The Peacemaker Personality #9

As the name suggests, one of the core traits of those possessing the Peacemaker temperament is the desire for harmony. People with this personality will go to the ends of the earth to avoid conflict, minimizing, simplifying or even avoiding problems, as well as going along with others’ opinions, even if they don’t agree, simply to keep the peace.

Peacemakers strive for both internal and external stability and peace of mind. Their most deep-seated fear is one of loss of, or separation from, those they care about, as a result of disharmony or disagreements.

This personality type tends to be easy-going and affable. Peacemakers are one of the most trustworthy temperaments, generous with their support and reassurance, going out of their way to help others see the brighter side of things. Receptive to new ideas and relationships, they have a stable, creative and agreeable presence.

At their best, Peacemakers are connectors, bringing people together by steadfastly resolving conflicts. However, people with this personality can also bury their heads in the sand to avoid situations they find disturbing, upsetting or impossible to resolve quickly and easily.

If they are in this place of avoidance, Peacemakers turn tail and run from challenges by telling themselves these issues “don’t exist,” or by attempting to rise above them by looking for a silver lining as a protection mechanism.

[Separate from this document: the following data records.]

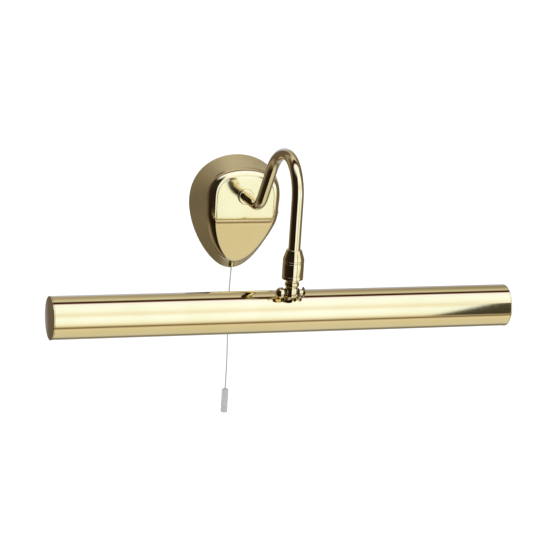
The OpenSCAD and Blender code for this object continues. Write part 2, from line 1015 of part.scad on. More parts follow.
module holder_bracket() {
    half_y = 7;
    plate_half_y = 9;
    inner = bracket_half - bracket_t;
    color(STEEL)
        at_shade()
            difference() {
                union() {
                    intersection() {
                        block([-bracket_half, -half_y, bracket_z], [bracket_half, half_y, shade_r]);
                        translate([-bracket_half, 0, 0])
                            along_x()
                                cylinder(h = 2 * bracket_half, r = shade_bore_r);
                    }
                    for (side = [-1, 1])
                        on_side(side) {
                            block([inner, -half_y, lamp_z], [bracket_half, half_y, bracket_z]);
                            translate([inner, 0, lamp_z])
                                along_x()
                                    cylinder(h = bracket_t, r = plate_half_y);
                        }
                }
                cylinder(h = shade_d, r = flex_bore_r);
                for (side = [-1, 1])
                    translate([side * saddle_screw_x, 0, bracket_z - 1])
                        cylinder(h = shade_d, r = saddle_screw_r);
                translate([-bracket_half - 1, 0, lamp_z])
                    along_x()
                        cylinder(h = 2 * bracket_half + 2, r = boss_r);
            }
}

// Puts a shape turned about z in place about one lamp's axis
module at_lamp(side) {
    at_shade()
        on_side(side)
            translate([0, 0, lamp_z])
                along_x()
                    children();
}

module lampholder(side) {
    boss_start = 9.4;
    floor_x = 20;
    lead_bore_r = 3;
    color(MOULDING)
        at_lamp(side)
            rotate_extrude()
                polygon([
                    [lead_bore_r, boss_start], [boss_r, boss_start], [boss_r, holder_start],
                    [holder_r, holder_start], [holder_r, holder_end - 6], [10.5, holder_end],
                    [holder_bore_r, holder_end], [holder_bore_r, floor_x], [lead_bore_r, floor_x]
                ]);
}

module holder_nuts() {
    nut_h = 2.2;
    color(STEEL)
        for (side = [-1, 1])
            at_lamp(side)
                translate([0, 0, bracket_half - bracket_t - nut_h])
                    difference() {
                        cylinder(h = nut_h, r = 7.5, $fn = 6);
                        translate([0, 0, -1])
                            cylinder(h = nut_h + 2, r = boss_r);
                    }
}

// A centre contact and a side contact in each holder
module holder_contacts() {
    color(BRASS)
        for (side = [-1, 1])
            at_lamp(side) {
                translate([0, 0, 20])
                    cylinder(h = 0.8, r = 6.5);
                translate([0, 0, 20.8])
                    cylinder(h = 3.2, r = 1.4);
                translate([0, 0, 30])
                    difference() {
                        cylinder(h = 5, r = holder_bore_r);
                        translate([0, 0, -1])
                            cylinder(h = 7, r = lamp_cap_r);
                    }
            }
}

module lamp_cap(side) {
    color(STEEL)
        at_lamp(side)
            rotate_extrude()
                polygon([
                    [0, 24], [2.2, 24], [3.6, 25.6], [lamp_cap_r - 0.6, 27.4], [lamp_cap_r, 28.4],
                    [lamp_cap_r, lamp_start], [0, lamp_start]
                ]);
}

module lamp_glass(side) {
    skin = 0.8;
    neck_r = lamp_cap_r - 0.4;
    shoulder = lamp_start + 6;
    dome_start = lamp_start + lamp_len - lamp_glass_r;
    color("ivory")
        at_lamp(side)
            rotate_extrude()
                difference() {
                    union() {
                        polygon([
                            [0, lamp_start], [neck_r, lamp_start], [lamp_glass_r, shoulder],
                            [lamp_glass_r, dome_start], [0, dome_start]
                        ]);
                        intersection() {
                            translate([0, dome_start])
                                circle(r = lamp_glass_r);
                            translate([0, dome_start])
                                square([lamp_glass_r, lamp_glass_r]);
                        }
                    }
                    polygon([
                        [0, lamp_start - 1], [neck_r - skin, lamp_start - 1],
                        [neck_r - skin, lamp_start], [lamp_glass_r - skin, shoulder + 0.5],
                        [lamp_glass_r - skin, dome_start], [0, dome_start]
                    ]);
                    intersection() {
                        translate([0, dome_start - 0.01])
                            circle(r = lamp_glass_r - skin);
                        translate([0, dome_start - 0.01])
                            square([lamp_glass_r, lamp_glass_r]);
                    }
                }
}

module shade_flex() {
    gap = 2;
    end_z = 9.5;
    color(MOULDING)
        at_shade()
            translate([0, 0, end_z])
                cylinder(h = pin_to_shade - gap - end_z, r = flex_r);
}

module shade_leads() {
    color(INSULATION)
        at_shade()
            for (side = [-1, 1])
                for (core = [-1, 1])
                    lead([
                        [side * 0.9, core * 0.9, 9.5], [side * 3, core * 1.2, 5],
                        [side * 8, core * 1.2, lamp_z], [side * 19.8, core * 1.2, lamp_z]
                    ], 0.7, [0, 1, 0]);
}

wall_bracket();
cover_catch();
wall_cover();
cover_screw();
arm_tube();
arm_collar();
arm_washer();
arm_nut();
terminal_block();
terminal_sleeves();
terminal_screws();
earth_screw();
switch_body();
switch_screws();
cord_bush();
live_lead();
neutral_lead();
switch_leads();
earth_lead();
arm_flex();
swivel_cap();
swivel_socket();
switch_slider();
pull_cord();
cord_pull();
swivel_stem();
swivel_washer();
spring_washer();
swivel_nut();
neck_flex();
saddle();
tilt_screw(-1);  // tilt_screw_left
tilt_screw(1);  // tilt_screw_right
friction_washers();
shade_tube();
end_cap(-1);  // end_cap_left
end_cap(1);  // end_cap_right
saddle_screws();
holder_bracket();
lampholder(-1);  // lampholder_left
lampholder(1);  // lampholder_right
holder_nuts();
holder_contacts();
lamp_cap(-1);  // lamp_cap_left
lamp_cap(1);  // lamp_cap_right
lamp_glass(-1);  // lamp_glass_left
lamp_glass(1);  // lamp_glass_right
shade_flex();
shade_leads();
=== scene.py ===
import bmesh
import bpy
import json
import math
from mathutils import Matrix, Vector


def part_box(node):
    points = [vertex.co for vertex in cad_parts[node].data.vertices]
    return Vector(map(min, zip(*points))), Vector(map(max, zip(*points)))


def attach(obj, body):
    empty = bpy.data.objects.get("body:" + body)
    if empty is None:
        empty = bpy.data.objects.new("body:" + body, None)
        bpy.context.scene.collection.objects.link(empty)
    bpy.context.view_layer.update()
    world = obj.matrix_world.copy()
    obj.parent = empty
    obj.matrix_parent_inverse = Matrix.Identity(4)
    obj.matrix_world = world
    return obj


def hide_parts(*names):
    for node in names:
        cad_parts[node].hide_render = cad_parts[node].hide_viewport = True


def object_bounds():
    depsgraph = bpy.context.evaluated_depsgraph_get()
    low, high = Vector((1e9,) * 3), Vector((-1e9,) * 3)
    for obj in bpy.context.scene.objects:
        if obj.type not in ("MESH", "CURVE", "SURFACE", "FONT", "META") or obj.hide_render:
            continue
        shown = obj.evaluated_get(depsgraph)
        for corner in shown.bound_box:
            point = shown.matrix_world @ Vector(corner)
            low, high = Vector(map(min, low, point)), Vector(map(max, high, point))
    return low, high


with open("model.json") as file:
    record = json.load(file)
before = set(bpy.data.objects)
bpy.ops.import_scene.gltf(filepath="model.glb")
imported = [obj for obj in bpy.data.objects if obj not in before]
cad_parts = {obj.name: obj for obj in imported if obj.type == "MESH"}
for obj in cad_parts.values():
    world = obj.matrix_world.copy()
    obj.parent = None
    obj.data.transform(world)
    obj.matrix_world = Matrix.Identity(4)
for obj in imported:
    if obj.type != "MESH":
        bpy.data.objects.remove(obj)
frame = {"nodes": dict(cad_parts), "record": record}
nodes = frame["nodes"]
cad_low, cad_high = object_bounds()

MM = 0.001
JOINTS = {joint["name"]: joint for joint in frame["record"]["behaviour"]["joints"]}


# ---- Camera, at the photograph's viewing angle ----

CAMERA_LEFT = math.radians(19.12)
CAMERA_UP = math.radians(14.8)
CAMERA_ROLL = math.radians(3.7)
CAMERA_DISTANCE = 1.7
CAMERA_LENS = 132.8
CAMERA_TARGET = Vector((-0.0083, -0.1549, -0.0208))


def make_camera():
    back = Vector((
        -math.sin(CAMERA_LEFT) * math.cos(CAMERA_UP),
        -math.cos(CAMERA_LEFT) * math.cos(CAMERA_UP),
        math.sin(CAMERA_UP),
    ))
    level = Vector((math.cos(CAMERA_LEFT), -math.sin(CAMERA_LEFT), 0))
    upright = back.cross(level)
    right = math.cos(CAMERA_ROLL) * level + math.sin(CAMERA_ROLL) * upright
    up = math.cos(CAMERA_ROLL) * upright - math.sin(CAMERA_ROLL) * level
    turn = Matrix((right, up, back)).transposed()
    data = bpy.data.cameras.new("camera")
    data.sensor_width = 36
    data.lens = CAMERA_LENS
    data.clip_start = 0.05
    data.clip_end = 50
    camera = bpy.data.objects.new("camera", data)
    bpy.context.scene.collection.objects.link(camera)
    place = CAMERA_TARGET + back * CAMERA_DISTANCE
    camera.matrix_world = Matrix.Translation(place) @ turn.to_4x4()
    bpy.context.scene.camera = camera


make_camera()


# ---- Node helpers ----

def add_node(tree, kind, **values):
    node = tree.nodes.new(kind)
    for name, value in values.items():
        setattr(node, name, value)
    return node


def plug(tree, value, socket):
    """Links an output socket to an input, or sets the input's own value."""
    if isinstance(value, bpy.types.NodeSocket):
        tree.links.new(value, socket)
    else:
        socket.default_value = value


def maths(tree, operation, *values):
    node = add_node(tree, "ShaderNodeMath", operation=operation)
    for value, socket in zip(values, node.inputs):
        plug(tree, value, socket)
    return node.outputs[0]


def fade(tree, value, low, high):
    """0 at low, 1 at high, smooth between, and clamped beyond them."""
    node = add_node(tree, "ShaderNodeMapRange", interpolation_type="SMOOTHSTEP")
    plug(tree, value, node.inputs["Value"])
    node.inputs["From Min"].default_value = low
    node.inputs["From Max"].default_value = high
    return node.outputs["Result"]


def mix_colour(tree, amount, first, second):
    node = add_node(tree, "ShaderNodeMix", data_type="RGBA")
    plug(tree, amount, node.inputs[0])
    plug(tree, first, node.inputs[6])
    plug(tree, second, node.inputs[7])
    return node.outputs[2]


def ramp(tree, value, stops):
    """A colour ramp over stops of (position, colour)."""
    node = add_node(tree, "ShaderNodeValToRGB")
    elements = node.color_ramp.elements
    while len(elements) < len(stops):
        elements.new(0.5)
    for element, (place, colour) in zip(elements, stops):
        element.position = place
        element.color = (*colour, 1)
    plug(tree, value, node.inputs[0])
    return node.outputs[0]


# ---- Studio: pale floor, even light, and what the polished metal reflects ----

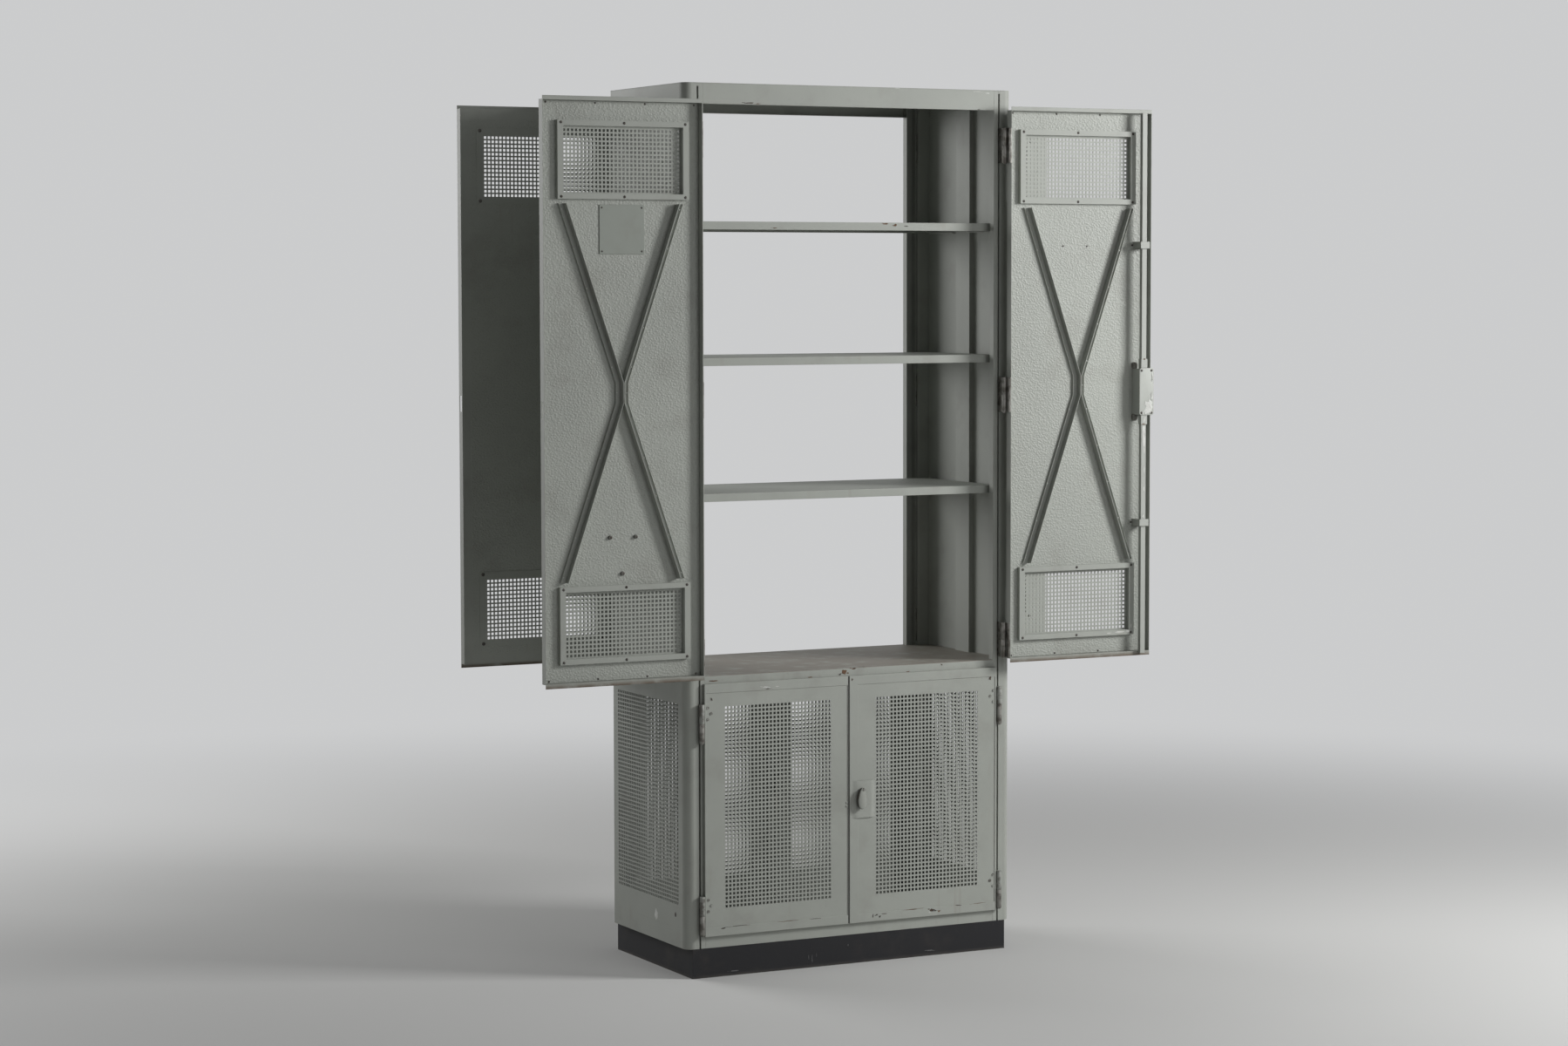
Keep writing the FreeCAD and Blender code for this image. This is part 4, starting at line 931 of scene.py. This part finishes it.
# %% Turn handles
KNOB_TOP, KNOB_HEIGHT = 0.406, 0.048
KNOB_BROAD, KNOB_TAPER = 0.0130, 0.42
PAD_PLANE = 0.2142
# distance out from the pad and share of the outline, for the rim in painted shade and for the pale face
KNOB_SHADED_RIM = ((0.0028, 0.90), (0.0036, 0.98), (0.0100, 0.985))
KNOB_FACE = ((0.0090, 0.99), (0.0106, 1.0), (0.0116, 0.96), (0.0122, 0.88))
COLLAR_OUT, COLLAR = 0.0004, [(0.0080, 0), (0.0080, 0.002), (0.0062, 0.0035)]
PIN_OUT, PIN = 0.0028, [(0.0034, 0), (0.0034, 0.0092), (0.0024, 0.0108)]
PIN_ASIDE, SPINDLE_RADIUS = 0.0030, 0.0040
TONGUE_HALF, TONGUE_THICK = 0.006, 0.002


def egg_outline(centre_x, centre_z, half_wide, half_tall, taper, steps=28):
    """An upright egg, broader below: its half width shrinks towards the top."""
    points = []
    for step in range(steps):
        angle = 2 * math.pi * step / steps
        rise = math.sin(angle)
        wide = half_wide * (1 - taper * (rise + 1) / 2)
        points.append((centre_x + wide * math.cos(angle), centre_z + half_tall * rise))
    return points


for end, facing in ENDS:
    node = "lower_handle_" + end
    tongue_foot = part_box(node)[0].z
    crown, back = planes(node, facing)
    pad = facing * PAD_PLANE
    egg = egg_outline(SPINDLE_X, KNOB_TOP - KNOB_HEIGHT / 2, KNOB_BROAD, KNOB_HEIGHT / 2, KNOB_TAPER)
    shell = Shell()
    # the rim takes the near-black chip material as painted shade
    pushed(shell, egg, pad, facing, KNOB_SHADED_RIM, mark=2)
    pushed(shell, egg, pad, facing, KNOB_FACE)
    turned(shell, (SPINDLE_X, pad + facing * COLLAR_OUT, SPINDLE_HEIGHT), facing, COLLAR, 20)
    turned(shell, (SPINDLE_X, back, SPINDLE_HEIGHT), facing,
           [(SPINDLE_RADIUS, 0), (SPINDLE_RADIUS, abs(back - pad))], 16)
    shell.block((SPINDLE_X - TONGUE_HALF, back, tongue_foot),
                (SPINDLE_X + TONGUE_HALF, back + facing * TONGUE_THICK, SPINDLE_HEIGHT + TONGUE_HALF))
    turned(shell, (SPINDLE_X + PIN_ASIDE, pad + facing * PIN_OUT, KNOB_TOP - PIN_ASIDE), facing, PIN, mark=1)
    shell.made(node + "_dressed", node, [pale_paint, hinge_steel, dark_chip_and_shade], node)
    print(node, "crown at", round(crown * 1000, 1), "mm")

# %% [markdown]
# Under the handle the sheet is pressed up into a pad. Only its top and bottom edges are crisp. To
# the sides it runs out into the sheet so gently that no line shows. The construction's square pad
# is covered by a pressing, a hair higher, whose sides follow an S-curve. Its back is sunk into the
# steel of the door's band and sheet, which lie at two depths.

# %% The pressed pads under the turn handles
PAD_FOOT, PAD_TALL = 0.3368, 0.0854
PAD_FLAT_LEFT, PAD_FLAT_RIGHT = 0.0095, 0.0425
PAD_SPREAD, PAD_STEPS = 0.0150, 8
PAD_RISE, SHEET_DROP, SHEET_LAP = 0.00215, 0.0012, 0.0005
BAND_PLANE = 0.2122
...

They may also seek out simple, painless solutions in an effort to jettison the issue and restore desperately-desired harmony.

Photo credits Kai Stachowiak

Photo credits Kai Stachowiak

Peacemakers long for a spiritual connection with others, and with the universe as a whole. Spirituality creates and nurtures their peace of mind, and the state of internal and external harmony that Peacemakers strive to maintain.  Depending upon the spiritual place a person with this temperament is in, their spirituality can either augment their strengths or provide a placebo for their weaknesses.

Though Peacemakers are firmly grounded in the world around them, as well as in their own physical selves, they don’t necessarily have a concrete sense of identity. Rather, they seem to embody or emulate the other personality types instead of embracing their own unique traits. This lack of a strong personal identity puts Peacemakers on edge. It means they have to constantly assert themselves with other people, a situation they persistently attempt to evade.

Well-known Peacemakers include actresses Geena Davis and Whoopi   Goldberg, actor Morgan Freeman, Queen Elizabeth II, JFK Jr. and Gloria Steinem.

This temperament can persist in denial, checking out and running away from conflict and challenges that they find upsetting, difficult, or can’t resolve. Some use spirituality to generate a false sense of peace to hide behind, while others look for the positive outcome as a way to justify their fear of facing a problem head-on. And still others over or under eat or abuse alcohol and other substances to drive away their loneliness and anxiety or to generate a state of numbness in which conflict just simply doesn’t matter.

To be their best selves, Peacemakers must face reality. They need to accept that life can be difficult, and there will undoubtedly be challenges and conflict along the way. Below are guidelines for Peacemakers to attain personal growth:

·       Have an awareness of, and examine, your tendency to go along with others, doing whatever they want in order to keep the peace. Will constantly acquiescing to the wishes of others provide the kind of relationships that will really satisfy you? It is healthier to be yourself, and to be independent so that you can truly be there for others when they need you.

·       Exert yourself. Pay attention to what is going on, instead of drifting off, tuning out or daydreaming as a means of escape. Focus your attention and become an active participant in the world around you. Be more mentally and emotionally engaged.

·       Recognize feelings of aggression, anxiety, and other emotions with which you must cope. Negative feelings and impulses, which are a part of you, affect you emotionally and physically, whether or not you acknowledge them. Your negative emotions are frequently expressed unconsciously, blocking the peace and harmony you are working so hard to achieve. Get things out in the open by allowing yourself to become aware of your feelings.

·       Examine troubled relationships with partners, spouses, children, and others. Honestly examine how you have contributed to issues within your relationships. The choice is simple: you must often sacrifice your peace of mind (in the short run) for the satisfaction of having genuine relationships (in the long run).

·       Exercise frequently to become more aware of your body and emotions. Regular exercise is a healthy form of self-discipline and will boost awareness of your feelings.  Develop body-awareness; this will teach you to concentrate and focus your attention on other areas of your life. It is also a great way to get in touch with and express your aggressiveness in a healthy manner.